Many European nations, and I believe the EU itself, has a parliament. A legislative body made up of representatives of a group of people. In the EU parliament, maybe each nation sends a representative.

For reasons that I think have to do with getting rid of royalty/nobility, the US legislative body is called the Congress. Much like the British parliament has a House of Commons and a House of Lords, which have different functions, serve different interests and serve as a check on each other, the US has a House of Representative and a Senate.

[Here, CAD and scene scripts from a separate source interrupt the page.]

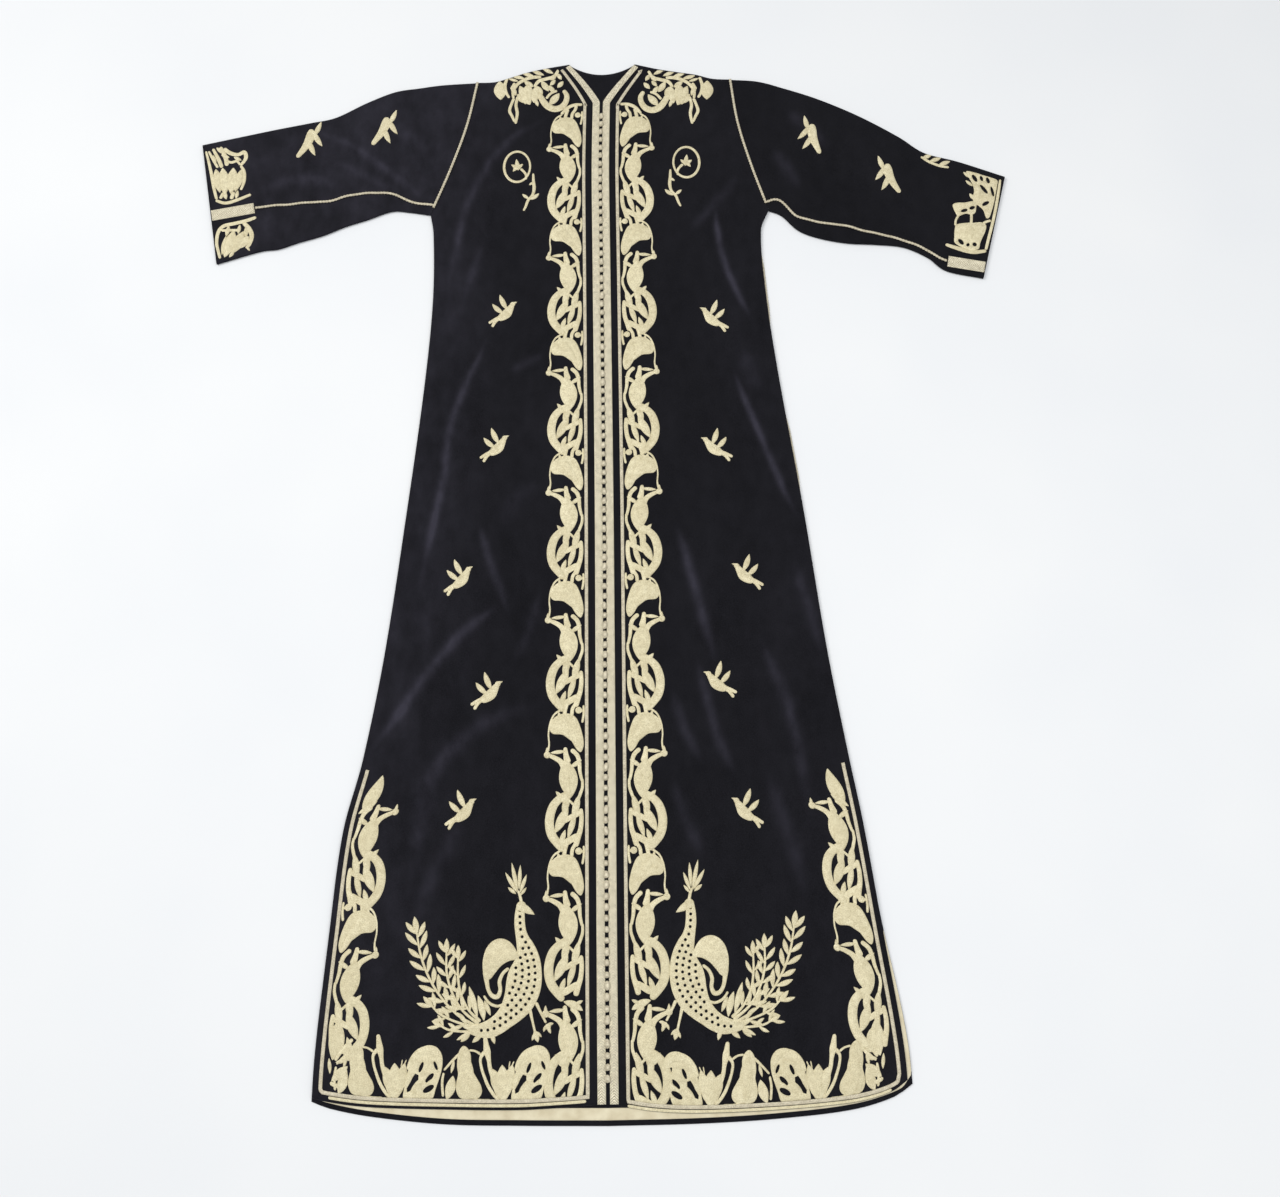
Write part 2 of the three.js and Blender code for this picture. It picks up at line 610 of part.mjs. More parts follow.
// Places where the side cord shows past the edge of the front: middle, half length and how far
const SIDE_CORD_SHOWS = [
  { side: 'right', y: 1090, reach: 75, out: 3.4 },
  { side: 'right', y: 838, reach: 75, out: 3.2 },
];
function sideCord(side) {
  const path = [];
  for (let step = 0; step <= SIDE_CORD.steps; step += 1) {
    const y = mix(SIDE_CORD.fromY, SIDE_CORD.toY, step / SIDE_CORD.steps);
    let out = -SIDE_CORD.inset;
    for (const show of SIDE_CORD_SHOWS) {
      if (show.side === side) out += show.out * (1 - smoothStep(0.4, 1, Math.abs(y - show.y) / show.reach));
    }
    path.push({ x: DIRECTION[side] * (halfWidth(side, y) + out), y, z: 0 });
  }
  const profile = () => cordProfile(SIDE_CORD.width, SIDE_CORD.height);
  return trim(`side_cord_${side}`, path, profile, goldCord);
}

// Tape along the inside of the back hem, turning up beside the right slit
function hemFacing() {
  const path = [];
  const rise = FACING.fromHem + FACING.width / 2;
  const z = VELVET + SEAM_GAP;
  const add = (side, across) => {
    const { x, y } = cutPoint(BACK_CUT, side, across, 0);
    path.push({ x, y: y + rise, z });
  };
  for (const across of [FACING.leftEnd, ...BACK_COLUMNS.slice(1, -1).reverse()]) add('left', across);
  for (const across of BACK_COLUMNS.slice(0, -1)) add('right', across);
  const slitX = (y) => halfWidth('right', y) - backDrawnIn('right', y) - FACING.width / 2 - 0.5;
  const cornerY = cutPoint(BACK_CUT, 'right', 1, 0).y + rise;
  for (const share of [0, 0.25, 0.5, 0.75, 1]) {
    const y = mix(cornerY, FACING.topY, share);
    path.push({ x: slitX(y), y, z });
  }
  return trim('hem_facing', path, () => flatProfile(FACING.width, FACING.thickness), creamTape);
}

const kaftan = new THREE.Group();
kaftan.add(backPanel(), hemFacing(), closureKnots());
for (const [side, sections] of [['left', LEFT_SLEEVE], ['right', RIGHT_SLEEVE]]) {
  kaftan.add(frontPanel(side), sleeve(side, sections));
  kaftan.add(frontBraid(side), frontEdging(side));
  kaftan.add(armholeCord(side), sleeveCord(side, sections), cuffBand(side, sections), sideCord(side));
}

export default kaftan;
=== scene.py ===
import math

import bpy
import numpy as np
from mathutils import Euler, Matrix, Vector
from mathutils.bvhtree import BVHTree
from mathutils.geometry import tessellate_polygon


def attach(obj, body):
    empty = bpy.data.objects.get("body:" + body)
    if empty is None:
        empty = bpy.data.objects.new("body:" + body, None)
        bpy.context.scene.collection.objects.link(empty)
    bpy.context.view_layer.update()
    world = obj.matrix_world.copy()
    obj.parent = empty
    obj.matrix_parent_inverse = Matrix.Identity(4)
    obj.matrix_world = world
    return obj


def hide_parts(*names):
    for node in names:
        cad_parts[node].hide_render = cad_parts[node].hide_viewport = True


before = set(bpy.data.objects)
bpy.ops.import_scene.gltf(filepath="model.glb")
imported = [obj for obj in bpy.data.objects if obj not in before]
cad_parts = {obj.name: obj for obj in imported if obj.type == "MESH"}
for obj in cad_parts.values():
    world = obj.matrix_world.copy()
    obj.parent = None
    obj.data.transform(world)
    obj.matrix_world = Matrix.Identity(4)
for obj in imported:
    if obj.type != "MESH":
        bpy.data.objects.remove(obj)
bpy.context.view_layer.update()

# A velvet kaftan laid flat, front up. Places are millimetres of the garment: x from the closing line,
# y up from the middle of the front hem, z up from the surface it lies on.
# MIDDLE is where the frame's origin lies.
MIDDLE = (4.5, 723.0)
SIDES = {"left": -1, "right": 1}
COLUMN = {"left": 1, "right": 2}

VELVET = 2.0
SEAM_GAP = 0.3
LAYER_PITCH = VELVET + SEAM_GAP
FLAT_HEIGHT = LAYER_PITCH + VELVET

V_POINT_Y = 1404
NECK_POINT_Y = 1471
BACK_NECK_Y = 1454
NECK_SHARE = 0.26
NECK_BOW = 0.85
SHOULDER_Y = 1441
UNDERARM_Y = 1217
SLIT_TOP_Y = 408

# The front lies this much higher by its hem, and the lift fades out between these shares of its length
LOOSE_LIFT = 0.9
LOOSE_FADES = (0.2, 0.3)
HEM_FADES_UP = 0.6

# y, left half width, right half width, wander of the closing line
BODY = np.array([
    (-30, 357, 366, 1.5), (60, 356, 364, 1.5), (200, 346, 347, 1.6), (330, 334, 331, 1.9),
    (420, 313, 317, 2.1), (560, 290, 297, 2.5), (760, 267, 275, 2.9), (950, 248, 251, 2.6),
    (1080, 240, 238, 2.2), (1185, 242, 235, 1.8), (1217, 247, 247, 1.6),
], float)
ARMHOLE = np.array([
    (1217, 247, 247, 1.6), (1290, 220, 225, 1.6), (1365, 197, 207, 3.0), (1441, 182, 198, 5.0),
], float)

# share of the way across, height of the edge on the left, on the right
FRONT_HEM = np.array([
    (0, 0, 0), (0.15, -3, -9), (0.3, -5, -12), (0.55, -3, -10),
    (0.76, 0, -5), (0.86, 3, 0), (0.95, 8, 10), (1, 12, 22),
], float)
BACK_HEM = np.array([
    (0, -25, -25), (0.3, -23, -24), (0.55, -20, -20), (0.8, -10, -11), (0.94, 0, 3), (1, 8, 17),
], float)
SHOULDER = np.array([
    (0.26, 1471, 1470), (0.44, 1465, 1461), (0.6, 1458, 1455), (0.74, 1449, 1450),
    (0.86, 1442, 1443), (1, 1441, 1441),
], float)

# top fold x and y, low fold x and y, and the seam's share of the way between them
LEFT_SLEEVE = np.array([
    (-182, 1441, -247, 1217, 0.935), (-234, 1438, -276, 1222, 0.93), (-270, 1433, -304, 1224, 0.875),
    (-306, 1427, -339, 1211, 0.8), (-347, 1409, -371, 1200, 0.762), (-393, 1384, -403, 1186, 0.724),
    (-432, 1375, -438, 1175, 0.682), (-480, 1365, -466, 1165, 0.65), (-524, 1355, -494, 1161, 0.636),
    (-589, 1340, -554, 1142, 0.607),
], float)
RIGHT_SLEEVE = np.array([
    (198, 1441, 247, 1217, 0.945), (240, 1437, 266, 1208, 0.895), (280, 1424, 289, 1184, 0.91),
    (322, 1408, 318, 1171, 0.895), (364, 1388, 359, 1162, 0.885), (403, 1366, 401, 1159, 0.92),
    (447, 1337, 440, 1154, 0.945), (482, 1310, 474, 1137, 0.945), (532, 1294, 500, 1115, 0.92),
    (598, 1268, 552, 1102, 0.9),
], float)
SLEEVES = {"left": LEFT_SLEEVE, "right": RIGHT_SLEEVE}
CUFF_BAND_SECTION = 8
PLAIN_FROM_SECTION = 7

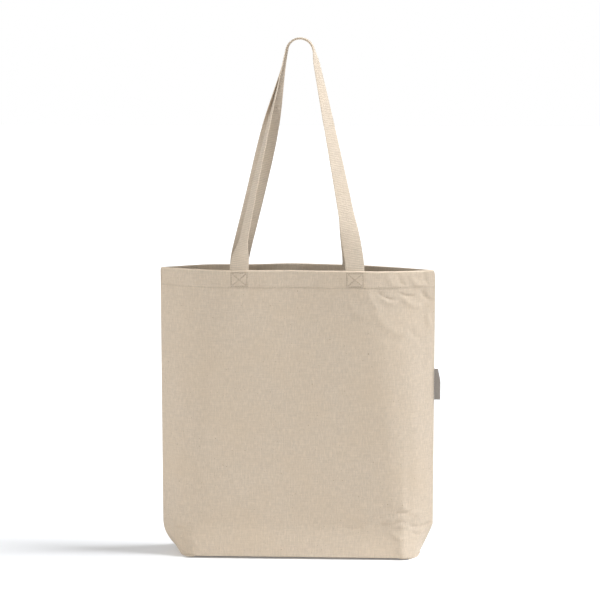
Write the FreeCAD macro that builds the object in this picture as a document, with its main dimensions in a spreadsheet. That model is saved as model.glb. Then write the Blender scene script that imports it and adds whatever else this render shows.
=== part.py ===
"""Canvas tote bag: two boxed canvas panels, two webbing handles, seams, stitches and a label.

The bag stands on its boxed base. +Z is up, the front panel faces -Y, and the origin is on the
surface under the middle of the base. Every length is in millimetres.
"""
import FreeCAD, Part
import math
import os

import Sketcher

doc = FreeCAD.newDocument("CanvasToteBag")

# ---------------------------------------------------------------- driving dimensions

SIZES = [
    ("rim_height", 390.0),          # surface to the rim of the standing bag
    ("seam_width", 368.0),          # side seam to side seam, above the boxed corners
    ("rim_front_width", 200.0),     # flat middle of a panel at the rim, between its soft folds
    ("rim_depth", 64.6),            # front panel to back panel at the rim
    ("crease_height", 50.0),        # height of the boxed corners
    ("crease_front_width", 290.0),  # flat middle of a panel at the top of the boxed corners
    ("crease_depth", 60.0),         # front panel to back panel at that height
    ("base_length", 300.0),         # boxed base, along X
    ("base_depth", 80.0),           # boxed base, along Y
    ("canvas", 1.0),                # one layer of canvas
    ("hem_height", 25.0),           # canvas folded to the inside at the rim
    ("webbing_width", 25.0),
    ("webbing_thickness", 1.8),
    ("handle_spacing", 156.0),      # middle to middle of one handle's two ends
    ("handle_rise", 307.0),         # rim to the top of the outer handle
    ("arch_radius", 17.3),          # middle of the inner handle's webbing, round its top
    ("nest_gap", 3.2),              # between the two handles where one passes over the other
    ("tail_length", 23.0),          # webbing sewn down inside the hem
    ("box_width", 22.0),            # sewn box with a cross in it, over each tail
    ("box_height", 19.0),
    ("box_drop", 3.0),              # rim to the top of the sewn box
    ("thread_width", 0.8),
    ("thread_height", 0.3),         # how far a line of thread stands proud of the canvas
    ("hem_stitch_rise", 1.5),       # bottom of the hem to its line of stitches
    ("seam_allowance", 10.0),       # overlocked edge inside each seam
    ("seam_thickness", 1.6),
    ("label_height", 42.0),
    ("label_width", 7.5),
    ("label_thickness", 1.0),
    ("label_middle", 233.0),        # surface to the middle of the label
    ("clearance", 0.3),
]

sheet = doc.addObject("Spreadsheet::Sheet", "Sizes")
for row, (alias, size) in enumerate(SIZES, start=1):
    sheet.set(f"A{row}", alias)
    sheet.set(f"B{row}", str(size))
    sheet.setAlias(f"B{row}", alias)
doc.recompute()

FRONT, BACK = -1, 1
LEFT, RIGHT = -1, 1

# The back handle nests inside the front one, so its two ends stand a little closer together.
SPACING = {
    FRONT: "Sizes.handle_spacing",
    BACK: "(Sizes.handle_spacing - 2 * Sizes.webbing_thickness - Sizes.nest_gap)",
}


def cell(alias):
    """The expression that reads one driving dimension."""
    return f"Sizes.{alias}"


def number(expression):
    """The value that an expression has now, as a plain number."""
    return float(sheet.evalExpression(expression))


# ---------------------------------------------------------------- outline of the bag, by height

# Half of the bag's outline has three sizes at each height: the side seam's distance from the
# middle, where the flat middle of the panel ends, and the panel's distance from the middle.
BASE = ("Sizes.base_length / 2", "Sizes.base_length / 2", "Sizes.base_depth / 2")
CREASE = ("Sizes.seam_width / 2", "Sizes.crease_front_width / 2", "Sizes.crease_depth / 2")
RIM = ("Sizes.seam_width / 2", "Sizes.rim_front_width / 2", "Sizes.rim_depth / 2")
HEM_BOTTOM = "(Sizes.rim_height - Sizes.hem_height)"


def slant_length(outline):
    """Length of the slanted side of the panel, from its flat middle to the seam."""
    seam, flat, depth = outline
    return f"sqrt(({seam} - {flat})^2 + ({depth})^2)"


def seam_reach(outline, inset):
    """Distance from the middle to the seam's corner, on a face set in by inset."""
    seam, flat, depth = outline
    return f"({seam} - ({inset}) * {slant_length(outline)} / ({depth}))"


def fold_reach(outline, inset):
    """Distance from the middle to the soft fold, on a face set in by inset."""
    seam, flat, depth = outline
    return f"({flat} - ({inset}) * ({slant_length(outline)} - ({seam} - {flat})) / ({depth}))"


def wall_points(outline, side, outer, inner):
    """Corners of half a wall, between a face set in by outer and one set in by inner."""
    depth = outline[2]
    points = []
    for inset, ends in ((outer, (-1, 1)), (inner, (1, -1))):
        first, last = ends
        across = f"{side} * ({depth} - ({inset}))"
        points.append((f"{first} * {seam_reach(outline, inset)}", "0"))
        points.append((f"{first} * {fold_reach(outline, inset)}", across))
        points.append((f"{last} * {fold_reach(outline, inset)}", across))
        points.append((f"{last} * {seam_reach(outline, inset)}", "0"))
    return points


# ---------------------------------------------------------------- sketches and features


def new_body(label):
    body = doc.addObject("PartDesign::Body", label)
    body.Label = label
    return body


def origin_plane(body, role):
    return next(plane for plane in body.Origin.OriginFeatures if plane.Role == role)


def draw_loop(sketch, points):
    """A closed outline, each corner held to its two expressions."""
    corners = [FreeCAD.Vector(number(x), number(y), 0) for x, y in points]
    first = sketch.GeometryCount
    count = len(corners)
    for index, corner in enumerate(corners):
        sketch.addGeometry(Part.LineSegment(corner, corners[(index + 1) % count]), False)
    for index in range(count):
        line, following = first + index, first + (index + 1) % count
        sketch.addConstraint(Sketcher.Constraint("Coincident", line, 2, following, 1))
    for index, (x, y) in enumerate(points):
        hold(sketch, first + index, "DistanceX", x, -2)
        hold(sketch, first + index, "DistanceY", y, -1)


def hold(sketch, line, kind, expression, axis):
    """Holds a line's start to an expression, or to the axis where the expression is 0."""
    if expression == "0":
        sketch.addConstraint(Sketcher.Constraint("PointOnObject", line, 1, axis))
        return
    made = sketch.addConstraint(Sketcher.Constraint(kind, -1, 1, line, 1, number(expression)))
    sketch.setExpression(f"Constraints[{made}]", expression)


def draw(body, name, role, offset, *loops):
    """A sketch on one of the body's own planes, moved along the plane's normal by offset."""
    sketch = body.newObject("Sketcher::SketchObject", name)
    sketch.AttachmentSupport = (origin_plane(body, role), "")
    sketch.MapMode = "FlatFace"
    sketch.setExpression("AttachmentOffset.Base.z", offset)
    for points in loops:
        draw_loop(sketch, points)
    return sketch


def pad(body, name, sketch, length, reversed_way=False, midplane=False):
    feature = body.newObject("PartDesign::Pad", name)
    feature.Profile = sketch
    feature.setExpression("Length", length)
    feature.Reversed = reversed_way
    feature.Midplane = midplane
    return feature


def loft(body, name, sketches):
    feature = body.newObject("PartDesign::AdditiveLoft", name)
    feature.Profile = sketches[0]
    feature.Sections = sketches[1:]
    feature.Ruled = True
    return feature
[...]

The House of Representatives is the lower house, it has more members, over 400. Each state gets a number of representatives based on population; small states like Rhode Island or states where nobody lives like Montana may have as few as one, big states with lots of people like California, Texas and New York might have 30 or 40. The idea here is equal representation of the POPULATION, though a cap on the number of members has kind of ruined that.

The Senate is the upper house. Each state sends exactly two senators. With 50 states in the union, there are 100 senators. Early on, senators were appointed by the governments of each state, but by amendment to the constitution senators are now elected directly by the people. Both senators are supposed to represent the state as a whole. Weird thing about our senate: The Vice President is nominally a member of the Executive branch, but the only job the constitution lays out for the VP is to preside over the senate and cast a tie breaking vote (because each state gets 2 senators, no matter what we do there’s an even number of senators, so ties aren’t uncommon). Otherwise the VP has no powers other than to be the hot spare for the president.

For a bill to become law, it must be deliberated and voted on in both houses. If both houses pass the bill, it goes to the President’s desk to be signed into law.

There are details like which house what kind of legislation is to come from, etc. There are some powers that ONLY the House of Representatives have, and some that ONLY the Senate has.

There are certain appointed positions, such as cabinet members, supreme court justices etc. that the President appoints, but the Senate must approve. If I understand it right, the President/executive branch makes treaties but the Senate must ratify it for the treaty to go into effect. The House of Representatives has the power to impeach federal officials (impeachment is kind of like indictment) but the trial takes place in the Senate.

Being a senator is seen as more prestigious than being a representative; senators are considered senior and there are fewer of them. It’s a position of significant political influence and massive corruption. Your friend’s father is definitely in the position to have protestors killed if a big business asks him to.